We sort the array, fix one number, and use two pointers to find the remaining pair. This avoids brute force (O(n³)).

Solution:

function threeSum(nums: number[]): number[][] {
    nums.sort((a, b) => a - b);
    const result: number[][] = [];

    for (let i = 0; i < nums.length - 2; i++) {
        if (i > 0 && nums[i] === nums[i - 1]) continue;
        let left = i + 1, right = nums.length - 1;

        while (left < right) {
            const sum = nums[i] + nums[left] + nums[right];
            if (sum === 0) {
                result.push([nums[i], nums[left], nums[right]]);
                while (nums[left] === nums[left + 1]) left++;
                while (nums[right] === nums[right - 1]) right--;
                left++;
                right--;
            } else if (sum < 0) {
                left++;
            } else {
                right--;
            }
        }
    }
    return result;
}

Time: O(n²)

Space: O(1)

3. Container With Most Water

Problem:

Find the two lines that form the container holding the most water.

Why Two Pointers?

We’re comparing two vertical lines and maximizing area based on distance and height. Move the pointer at the shorter line inward.

Solution:

function maxArea(height: number[]): number {
    let left = 0, right = height.length - 1;
    let maxWater = 0;

    while (left < right) {
        const area = Math.min(height[left], height[right]) * (right - left);
        maxWater = Math.max(maxWater, area);

        if (height[left] < height[right]) left++;
        else right--;
    }

    return maxWater;
}

Time: O(n)

Space: O(1)

4. Valid Palindrome (Bonus: Two-Pointer + Filtering)

Problem:

Check if a string is a palindrome after removing non-alphanumeric characters.

Why Two Pointers?

We compare from both ends toward the middle, skipping unwanted characters.

Solution:

function isPalindrome(s: string): boolean {
    s = s.toLowerCase();
    let left = 0, right = s.length - 1;

    while (left < right) {
        while (left < right && !isAlphaNumeric(s[left])) left++;
        while (left < right && !isAlphaNumeric(s[right])) right--;
        if (s[left] !== s[right]) return false;
        left++;
        right--;
    }

    return true;
}

function isAlphaNumeric(c: string): boolean {
    return /^[a-z0-9]$/i.test(c);
}

Time: O(n)

Space: O(1)

5. Trapping Rain Water

Problem:

Given elevation heights, calculate how much water can be trapped between bars after rain.

Why Two Pointers?

We avoid using extra space for leftMax[] and rightMax[] arrays by maintaining running maxes while scanning from both sides.

Solution:

function trap(height: number[]): number {
    let left = 0, right = height.length - 1;
    let leftMax = 0, rightMax = 0, water = 0;

    while (left < right) {
        if (height[left] < height[right]) {
            if (height[left] >= leftMax) {
                leftMax = height[left];
            } else {
                water += leftMax - height[left];
            }
            left++;
        } else {
            if (height[right] >= rightMax) {
                rightMax = height[right];
            } else {
                water += rightMax - height[right];
            }
            right--;
        }
    }

    return water;
}

Time: O(n)

Space: O(1)

Summary Table

Problem Technique Time Space
Two Sum (sorted) Two Pointers O(n) O(1)
Three Sum Sort + Two Pointers O(n²) O(1)
Container With Most Water Two Pointers + Math O(n) O(1)
Valid Palindrome Two Pointers + Filter O(n) O(1)
Trapping Rain Water Two Pointers + Max Track O(n) O(1)

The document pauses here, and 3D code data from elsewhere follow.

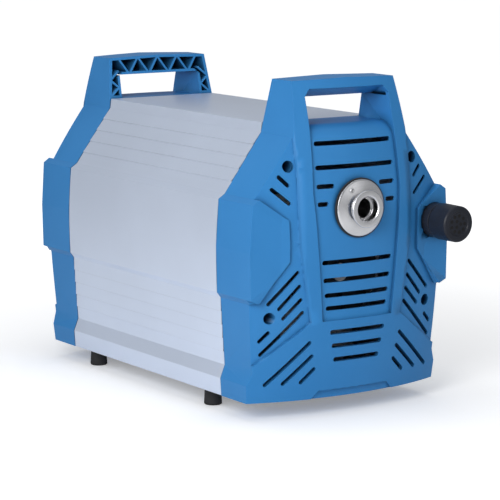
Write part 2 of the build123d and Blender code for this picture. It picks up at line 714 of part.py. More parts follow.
for end, facing in ends.items():
    inner_y = casing_mid + facing * motor_length / 2
    outer_y = inner_y + facing * case_length
    head_at = inner_y + facing * head_y
    low_y = min(inner_y, outer_y)
    crank_z = shaft_z - facing * eccentricity

    # cast crankcase: a box on two pedestals, open at the sides for the heads
    with BuildPart() as crankcase:
        with BuildSketch(face_plane(low_y)):
            with Locations((0, shaft_z)):
                RectangleRounded(2 * case_half, 2 * case_half_z, 8)
        extrude(amount=-case_length)
        with BuildSketch(Plane.YZ.offset(-case_half)):
            for side in (-1, 1):
                with Locations((head_at + side * rod_offset, shaft_z)):
                    Circle(head_r)
        extrude(amount=2 * case_half)
        with BuildSketch(face_plane(inner_y)):
            with Locations((0, shaft_z)):
                Circle(housing_r)
        extrude(amount=-facing * shield_t)
        with BuildSketch(Plane.XY.offset(base_top)):
            with Locations((0, (inner_y + outer_y) / 2)):
                with GridLocations(2 * pedestal_x, 0, 2, 1):
                    Rectangle(pedestal_w, pedestal_length)
        extrude(amount=shaft_z - case_half_z + 10 - base_top)
        with BuildSketch(Plane.YZ.offset(-case_half)):
            for side in (-1, 1):
                with Locations((head_at + side * rod_offset, shaft_z)):
                    Circle(bowl_r)
        extrude(amount=2 * case_half, mode=Mode.SUBTRACT)
        with BuildSketch(face_plane(inner_y)):
            with Locations((0, shaft_z)):
                Circle(bearing_r + fit_gap)
        extrude(amount=-facing * head_y, mode=Mode.SUBTRACT)
        with BuildSketch(face_plane(head_at)):
            with Locations((0, shaft_z)):
                Circle(shaft_r + 5)
        extrude(amount=-facing * (head_r + rod_offset + 1), mode=Mode.SUBTRACT)
    save(crankcase.part, f"{end}_crankcase")
    bearing_y = min(inner_y, inner_y + facing * bearing_w)
    save(disc(bearing_y, bearing_r, bearing_w, shaft_r + run_gap), f"{end}_bearing")

    # eccentric with its counterweight, and the fan on the shaft's end
    with BuildPart() as eccentric:
        with BuildSketch(face_plane(head_at - eccentric_w / 2)):
            with Locations((0, crank_z)):
                Circle(eccentric_r)
        extrude(amount=-eccentric_w)
        with BuildSketch(face_plane(head_at + facing * (eccentric_w / 2 + weight_t / 2) - weight_t / 2)):
            with Locations((0, shaft_z)):
                Circle(weight_r)
            with Locations((0, shaft_z - facing * weight_r)):
                Rectangle(3 * weight_r, 2 * weight_r, mode=Mode.SUBTRACT)
            with Locations((0, shaft_z)):
                Circle(shaft_r + 4)
        extrude(amount=-weight_t)
        with BuildSketch(face_plane(low_y)):
            with Locations((0, shaft_z)):
                Circle(shaft_r + fit_gap)
        extrude(amount=-case_length, mode=Mode.SUBTRACT)
    save(eccentric.part, f"{end}_eccentric")
    fan_inner = head_at + facing * (head_r + rod_offset + fan_gap)
    fan_y = min(fan_inner, fan_inner + facing * fan_w)
    with BuildPart() as fan:
        with BuildSketch(face_plane(fan_y)):
            with Locations((0, shaft_z)):
                Circle(fan_hub_r)
                Circle(shaft_r + fit_gap, mode=Mode.SUBTRACT)
        extrude(amount=-fan_w)
        with BuildSketch(face_plane(fan_y + fan_w / 2 - 1)):
            with Locations((0, shaft_z)):
                Circle(fan_r)
                Circle(fan_hub_r - 1, mode=Mode.SUBTRACT)
        extrude(amount=-2)
        with BuildSketch(face_plane(fan_y)):
            with Locations((0, shaft_z)):
                with PolarLocations((fan_r + fan_hub_r) / 2 - 1, blade_count, start_angle=5):
                    Rectangle(fan_r - fan_hub_r, 2)
        extrude(amount=-fan_w)
    save(fan.part, f"{end}_fan")

    for side_name, side in (("left", -1), ("right", 1)):
        rod_y = head_at + side * rod_offset
        across = Plane(origin=(0, rod_y, shaft_z), x_dir=(0, 1, 0), z_dir=(side, 0, 0))
        name = f"{end}_{side_name}"
        face_x = case_half
        # connecting rod: big end on the eccentric, stem to the middle of the diaphragm
        with BuildPart() as rod:
            with BuildSketch(face_plane(rod_y - rod_w / 2)):
                with Locations((0, crank_z)):
                    Circle(eccentric_r + rod_ring)
            extrude(amount=-rod_w)
            with BuildSketch(Plane.YZ.offset(0)):
                with Locations((rod_y, shaft_z)):
                    Rectangle(rod_w, 2 * rod_neck_r)
            extrude(amount=side * (face_x - clamp_t))
            with BuildSketch(across.offset(face_x - clamp_t)):
                Circle(clamp_r)
            extrude(amount=clamp_t)
            with BuildSketch(face_plane(rod_y - rod_w / 2)):
                with Locations((0, crank_z)):
                    Circle(eccentric_r + run_gap)
            extrude(amount=-rod_w, mode=Mode.SUBTRACT)
        save(rod.part, f"{name}_rod")
        with BuildPart() as clamp:
            with BuildSketch(across.offset(face_x + diaphragm_t)):
                Circle(clamp_r)
            extrude(amount=clamp_t)
            with BuildSketch(across.offset(face_x)):
                Circle(clamp_pin_r)
            extrude(amount=diaphragm_t)
        save(clamp.part, f"{name}_clamp_disc")
        with BuildPart() as diaphragm:
            with BuildSketch(across.offset(face_x)):
                Circle(head_r)
                Circle(clamp_pin_r + seat_gap, mode=Mode.SUBTRACT)
            extrude(amount=diaphragm_t)
        save(diaphragm.part, f"{name}_diaphragm")
        with BuildPart() as head:
            with BuildSketch(across.offset(face_x + diaphragm_t)):
                Circle(head_r)
                Circle(bowl_r, mode=Mode.SUBTRACT)
            extrude(amount=head_t)
            with BuildSketch(across.offset(face_x + diaphragm_t + head_t - head_floor)):
                Circle(bowl_r)
                with GridLocations(2 * valve_x, 0, 2, 1):
                    Circle(valve_r, mode=Mode.SUBTRACT)
            extrude(amount=head_floor)
        save(head.part, f"{name}_head")
        top_x = face_x + diaphragm_t + head_t
        with BuildPart() as head_cover:
            with BuildSketch(across.offset(top_x)):
                Circle(head_r)
            extrude(amount=head_cover_t)
            with BuildSketch(across.offset(top_x)):
                with GridLocations(2 * valve_x, 0, 2, 1):
                    Circle(valve_r + 4)
            extrude(amount=head_cover_t - 5, mode=Mode.SUBTRACT)
            with BuildSketch(across.offset(top_x + head_cover_t)):
                for row in range(-2, 3):
                    with Locations((0, row * 14)):
                        Rectangle(2 * sqrt(head_r**2 - (row * 14) ** 2) - 8, 6)
            extrude(amount=-3, mode=Mode.SUBTRACT)
            with BuildSketch(across.offset(top_x + head_cover_t - 3)):
                with GridLocations(2 * valve_x, 0, 2, 1):
                    Circle(pipe_r + 3)
            extrude(amount=3 + pad_h)
        save(head_cover.part, f"{name}_head_cover")
        with BuildPart() as valves:
            with BuildSketch(across.offset(top_x)):
                with GridLocations(2 * valve_x, 0, 2, 1):
                    Circle(valve_r + 3)
            extrude(amount=1.5)
        save(valves.part, f"{name}_valves")

# pipes: inlet manifold over the heads, outlet pipe to the silencer
with BuildPart() as inlet_port:
    with BuildSketch(Plane.YZ):
        with BuildLine():
            face_y = apex(-1) + seal_seat - seal_t
            front_y = face_y - port_reach
            rim_y = face_y - disc_t
            bore_z = inlet_z + port_bore_r
            hub_z = inlet_z + port_hub_r
            Polyline(
                (face_y + port_inner, bore_z), (front_y, bore_z), (front_y, inlet_z + flange_r),
                (front_y + flange_t, inlet_z + flange_r), (front_y + flange_t + port_throat, hub_z),
                (rim_y - port_rim, hub_z + port_cone), (rim_y, inlet_z + disc_r - port_edge),
                (rim_y + 1, inlet_z + disc_r), (face_y, inlet_z + disc_r),
                (face_y, hub_z), (face_y + port_inner, hub_z), close=True,
            )
        make_face()
    revolve(axis=Axis((0, 0, inlet_z), (0, 1, 0)))
save(inlet_port.part, "inlet_port")
save(disc(apex(-1) + seal_seat - seal_t, seal_r, seal_t, port_hub_r + seat_gap, 0, inlet_z), "inlet_seal")

silencer_front = silencer_seat - silencer_length
with BuildPart() as silencer_body:
    with BuildSketch(face_plane(silencer_front + silencer_length - silencer_neck)):
        with Locations((silencer_x, silencer_z)):
            Circle(silencer_r)
            Circle(pipe_bore_r, mode=Mode.SUBTRACT)
    extrude(amount=-silencer_neck)
    with BuildSketch(face_plane(silencer_seat)):
        with Locations((silencer_x, silencer_z)):
            Circle(pipe_r)
            Circle(pipe_bore_r, mode=Mode.SUBTRACT)
    extrude(amount=-silencer_stem)
save(silencer_body.part, "silencer_body")
with BuildPart() as silencer_cap:
    with BuildSketch(face_plane(silencer_front)):
        with Locations((silencer_x, silencer_z)):
            Circle(silencer_cap_r)
    extrude(amount=-(silencer_length - silencer_neck))
    with BuildSketch(face_plane(silencer_front)):
        with Locations((silencer_x, silencer_z)):
            with PolarLocations(silencer_ring_r, 9):
                Circle(silencer_hole)
            with PolarLocations(silencer_ring_r / 2.6, 3):
                Circle(silencer_hole)
    extrude(amount=-10, mode=Mode.SUBTRACT)
save(silencer_cap.part, "silencer_cap")


def pipes(routes, name, radius=pipe_r, wall=pipe_wall):
    """Pipes of round section along straight runs with tangent bends, joined into one piece."""
    with BuildPart() as tubes:
        for size, mode in ((radius, Mode.ADD), (radius - wall, Mode.SUBTRACT)):
            for points in routes:
                with BuildLine() as route:
                    if len(points) > 2:
                        FilletPolyline(*points, radius=bend_r)
                    else:
                        Line(*points)
                with BuildSketch(Plane(origin=route.line @ 0, z_dir=route.line % 0)) as ring:
                    Circle(size)
                sweep(ring.sketch, path=route.line, mode=mode)
    save(tubes.part, name)


port_y = apex(-1) + seal_seat - seal_t + port_inner
pad_x = case_half + diaphragm_t + head_t + head_cover_t + pad_h
feeds = {
    (end, side): head_ys[order] + side * rod_offset + facing * valve_x
    for order, (end, facing) in enumerate(ends.items()) for side in (-1, 1)
}
drains = {
    (end, side): head_ys[order] + side * rod_offset - facing * valve_x
    for order, (end, facing) in enumerate(ends.items()) for side in (-1, 1)
}
manifold_end = max(feeds.values()) + port_bore_r
branch_x = port_bore_r + pipe_wall
pipes([[(0, port_y, inlet_z), (0, manifold_end, inlet_z)]], "inlet_manifold", branch_x, manifold_wall)
pipes([
    [(side * branch_x, y, inlet_z), (side * link_x, y, inlet_z), (side * link_x, y, shaft_z),
     (side * pad_x, y, shaft_z)]
    for (end, side), y in feeds.items()
], "inlet_branches")
link_routes = [
    [(side * pad_x, drains["front", side], shaft_z), (side * link_x, drains["front", side], shaft_z),
     (side * link_x, drains["rear", side], shaft_z), (side * pad_x, drains["rear", side], shaft_z)]
    for side in (-1, 1)
]
cross_at = casing_mid + cross_y
cross_top = shaft_z - pipe_r - fit_gap
link_routes.append([
    (-link_x, cross_at, cross_top), (-link_x, cross_at, cross_z), (link_x, cross_at, cross_z),
    (link_x, cross_at, cross_top),
])
pipes(link_routes, "link_pipes")
stem_y = silencer_seat + silencer_stem
tee_y = drains["front", 1] + tee_ahead
pipes([
    [(silencer_x, stem_y, silencer_z), (silencer_x, tee_y, silencer_z),
     (link_x, tee_y, silencer_z - tee_drop), (link_x, tee_y, shaft_z + pipe_r + fit_gap)],
], "outlet_pipe")

# ---------------------------------------------------------------- electrics
with BuildPart() as capacitor:
    with BuildSketch(face_plane(capacitor_back - capacitor_length)):
        with Locations((capacitor_x, base_top + capacitor_r)):
            Circle(capacitor_r)
    extrude(amount=-capacitor_length)
save(capacitor.part, "capacitor")
with BuildPart() as terminal_box:
    with BuildSketch(Plane.YZ.offset(-housing_r - fin_h)):
        with Locations((casing_mid, shaft_z)):
            RectangleRounded(terminal_w, terminal_h, 5)
    extrude(amount=-terminal_t)
save(terminal_box.part, "terminal_box")

with BuildPart() as mains_socket:
    with BuildSketch(face_plane(entry_seat)):
        with Locations((0, entry_z)):
            RectangleRounded(entry_w, entry_h, 4)
    extrude(amount=-entry_t)
    with BuildSketch(face_plane(entry_seat)):
        with Locations((0, entry_z)):
            Rectangle(entry_body_w, entry_body_h)
    extrude(amount=entry_depth)
    with BuildSketch(face_plane(entry_seat + entry_t)):
        with Locations((0, entry_z - entry_h / 5)):
            RectangleRounded(socket_w, socket_h, 4)
        with Locations((0, rocker_z)):
            Rectangle(rocker_w + 1, rocker_h + 1)
    extrude(amount=socket_depth, mode=Mode.SUBTRACT)
    with BuildSketch(face_plane(entry_seat + entry_t - socket_depth)):
        with Locations((0, entry_z - entry_h / 5 + 2)):
            with Locations((-7, -2), (0, 2), (7, -2)):
                Rectangle(2, 6)
    extrude(amount=-(socket_depth - 4))
save(mains_socket.part, "mains_socket")
with BuildPart() as rocker:
    with BuildSketch(Plane.YZ.offset(-rocker_w / 2)):
        with BuildLine():
            face = entry_seat + entry_t
            Polyline(
                (face - 6, rocker_z), (face - 2, rocker_z - rocker_h / 2 + 0.6),
                (face + 1.2, rocker_z - rocker_h / 2 + 0.6), (face - 0.2, rocker_z),
                (face + 1.2, rocker_z + rocker_h / 2 - 0.6), (face - 2, rocker_z + rocker_h / 2 - 0.6),
                close=True,
            )
        make_face()
    extrude(amount=rocker_w)
save(rocker.part, "switch_rocker")
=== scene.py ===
"""Diaphragm vacuum pump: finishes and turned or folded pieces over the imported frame."""
import json
import math

import bmesh
import bpy
import numpy as np
from bpy.props import FloatProperty, FloatVectorProperty, IntProperty, PointerProperty
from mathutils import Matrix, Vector


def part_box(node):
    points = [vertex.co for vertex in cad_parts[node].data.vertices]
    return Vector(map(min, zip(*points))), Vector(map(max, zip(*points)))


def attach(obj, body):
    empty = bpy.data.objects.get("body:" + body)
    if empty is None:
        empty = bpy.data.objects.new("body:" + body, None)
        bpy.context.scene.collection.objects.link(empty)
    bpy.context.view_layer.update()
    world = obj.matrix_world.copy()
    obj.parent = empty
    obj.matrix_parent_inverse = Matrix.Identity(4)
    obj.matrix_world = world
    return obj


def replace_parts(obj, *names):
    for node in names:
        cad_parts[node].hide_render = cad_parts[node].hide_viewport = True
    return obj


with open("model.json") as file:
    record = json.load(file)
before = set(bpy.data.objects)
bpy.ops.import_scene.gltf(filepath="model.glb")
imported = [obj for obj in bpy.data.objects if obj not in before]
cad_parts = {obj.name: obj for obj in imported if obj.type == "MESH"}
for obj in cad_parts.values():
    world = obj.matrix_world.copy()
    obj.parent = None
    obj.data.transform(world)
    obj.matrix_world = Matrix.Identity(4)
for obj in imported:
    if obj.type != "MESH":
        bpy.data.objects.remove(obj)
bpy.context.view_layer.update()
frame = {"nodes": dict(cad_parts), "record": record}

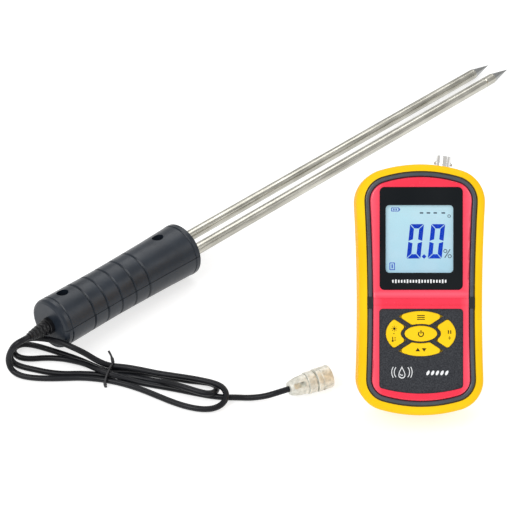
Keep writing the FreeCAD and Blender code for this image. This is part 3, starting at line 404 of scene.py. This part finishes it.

How to Recognize Two-Pointer Problems

Clue Use Two Pointers?
The array is sorted ✅ Definitely
You’re checking values from both ends ✅ Yes
You’re solving a palindrome, distance, or water problem
Brute-force is O(n²) and you want to optimize ✅ Try it!

✨ Final Thoughts

The Two Pointer pattern is not just a trick — it’s a mindset. When used right, it transforms inefficient code into elegant, optimal solutions.

Whether you’re solving a leetcode problem or optimizing code in production, understanding this technique gives you a serious edge.